---------- Stored records
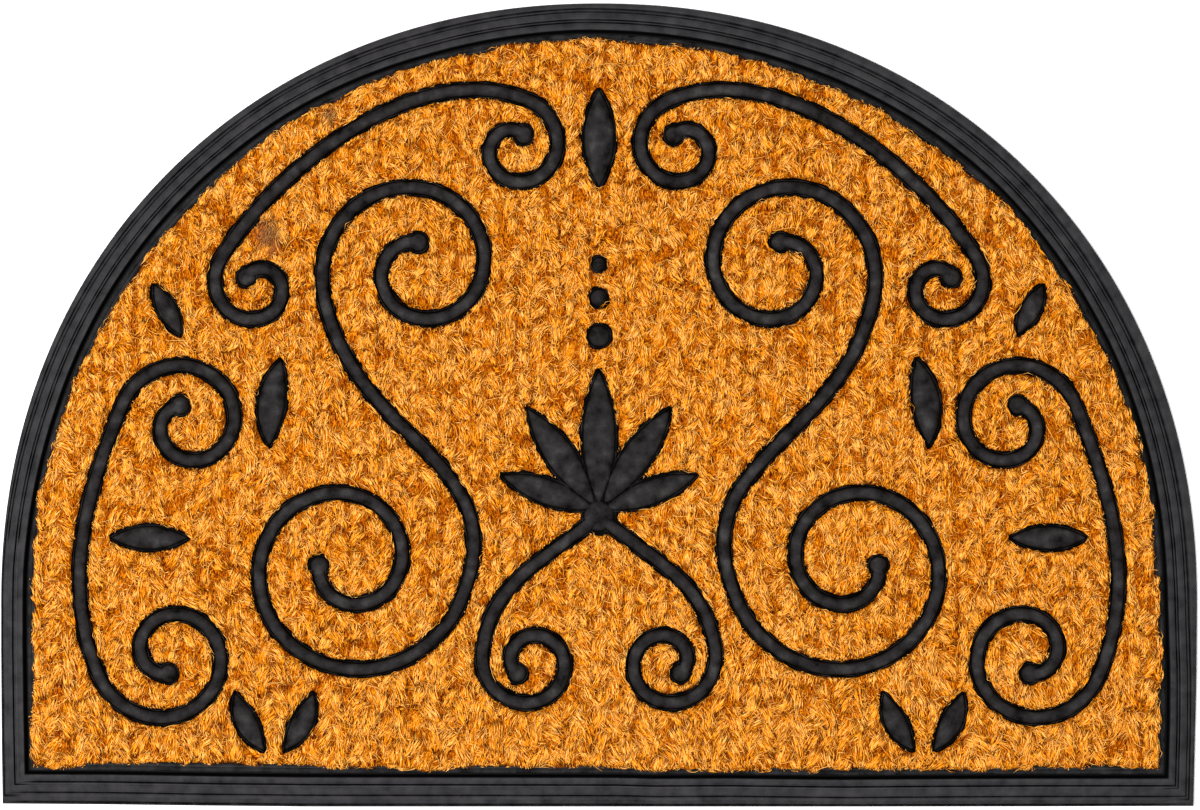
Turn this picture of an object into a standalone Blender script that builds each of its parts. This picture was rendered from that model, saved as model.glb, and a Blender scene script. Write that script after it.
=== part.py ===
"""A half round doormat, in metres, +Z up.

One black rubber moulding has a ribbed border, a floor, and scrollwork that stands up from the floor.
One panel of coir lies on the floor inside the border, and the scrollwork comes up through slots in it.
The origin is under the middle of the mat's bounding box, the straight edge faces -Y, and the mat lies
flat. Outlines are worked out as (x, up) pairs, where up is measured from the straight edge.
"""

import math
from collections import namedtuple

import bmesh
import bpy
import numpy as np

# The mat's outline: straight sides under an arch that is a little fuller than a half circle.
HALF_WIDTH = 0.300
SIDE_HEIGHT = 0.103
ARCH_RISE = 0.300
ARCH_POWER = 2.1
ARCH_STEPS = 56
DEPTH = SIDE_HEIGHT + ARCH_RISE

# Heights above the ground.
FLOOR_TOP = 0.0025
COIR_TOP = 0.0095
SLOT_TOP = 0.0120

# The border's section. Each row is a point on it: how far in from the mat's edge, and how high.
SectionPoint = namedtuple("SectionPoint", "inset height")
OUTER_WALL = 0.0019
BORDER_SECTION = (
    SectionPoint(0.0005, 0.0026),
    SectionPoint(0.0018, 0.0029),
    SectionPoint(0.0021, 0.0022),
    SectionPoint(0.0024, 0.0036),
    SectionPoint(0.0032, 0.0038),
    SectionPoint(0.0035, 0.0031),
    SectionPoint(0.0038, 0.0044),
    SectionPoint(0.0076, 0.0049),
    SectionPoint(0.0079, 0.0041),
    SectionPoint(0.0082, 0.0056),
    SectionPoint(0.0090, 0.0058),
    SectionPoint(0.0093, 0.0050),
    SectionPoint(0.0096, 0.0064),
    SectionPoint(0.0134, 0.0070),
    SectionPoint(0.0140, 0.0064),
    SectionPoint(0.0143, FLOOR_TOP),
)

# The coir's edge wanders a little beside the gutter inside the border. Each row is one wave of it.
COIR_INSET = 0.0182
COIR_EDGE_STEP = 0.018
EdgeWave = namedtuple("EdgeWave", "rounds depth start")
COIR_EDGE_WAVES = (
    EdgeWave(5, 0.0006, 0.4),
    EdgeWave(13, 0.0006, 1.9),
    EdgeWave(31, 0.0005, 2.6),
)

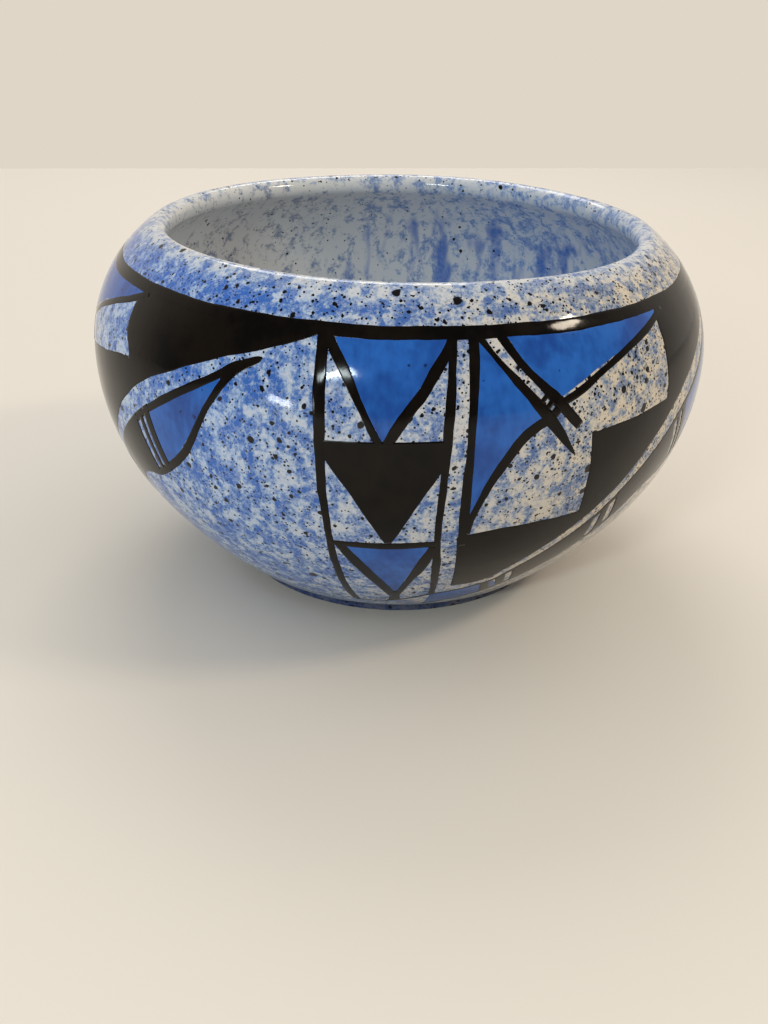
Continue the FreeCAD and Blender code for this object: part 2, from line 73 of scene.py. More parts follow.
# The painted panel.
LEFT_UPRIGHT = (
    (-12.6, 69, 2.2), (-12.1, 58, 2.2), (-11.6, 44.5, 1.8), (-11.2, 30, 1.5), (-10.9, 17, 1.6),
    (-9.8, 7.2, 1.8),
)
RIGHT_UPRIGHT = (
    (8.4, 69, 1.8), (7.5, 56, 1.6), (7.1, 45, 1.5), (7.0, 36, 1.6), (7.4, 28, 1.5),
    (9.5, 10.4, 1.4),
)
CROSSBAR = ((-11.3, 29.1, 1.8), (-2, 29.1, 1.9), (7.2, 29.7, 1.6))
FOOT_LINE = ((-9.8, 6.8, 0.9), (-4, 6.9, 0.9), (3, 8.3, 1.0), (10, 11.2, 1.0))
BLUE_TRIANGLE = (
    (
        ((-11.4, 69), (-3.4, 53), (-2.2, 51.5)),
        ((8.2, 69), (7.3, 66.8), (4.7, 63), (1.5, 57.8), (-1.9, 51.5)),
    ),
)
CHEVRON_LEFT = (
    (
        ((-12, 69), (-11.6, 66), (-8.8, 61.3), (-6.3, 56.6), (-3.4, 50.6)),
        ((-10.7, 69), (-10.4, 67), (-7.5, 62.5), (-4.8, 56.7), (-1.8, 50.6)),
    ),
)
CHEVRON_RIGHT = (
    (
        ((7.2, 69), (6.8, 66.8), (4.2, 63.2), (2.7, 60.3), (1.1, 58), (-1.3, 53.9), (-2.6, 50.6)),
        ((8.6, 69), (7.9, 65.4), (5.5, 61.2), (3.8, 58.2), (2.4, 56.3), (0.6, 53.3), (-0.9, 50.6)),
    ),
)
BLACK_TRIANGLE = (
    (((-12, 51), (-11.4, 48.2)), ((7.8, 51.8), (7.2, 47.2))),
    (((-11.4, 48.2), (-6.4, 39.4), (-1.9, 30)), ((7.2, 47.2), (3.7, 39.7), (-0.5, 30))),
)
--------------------
> [Exercise]:
The answer is one number: how many lines of the material above contain "that".

> [Task answer]:
3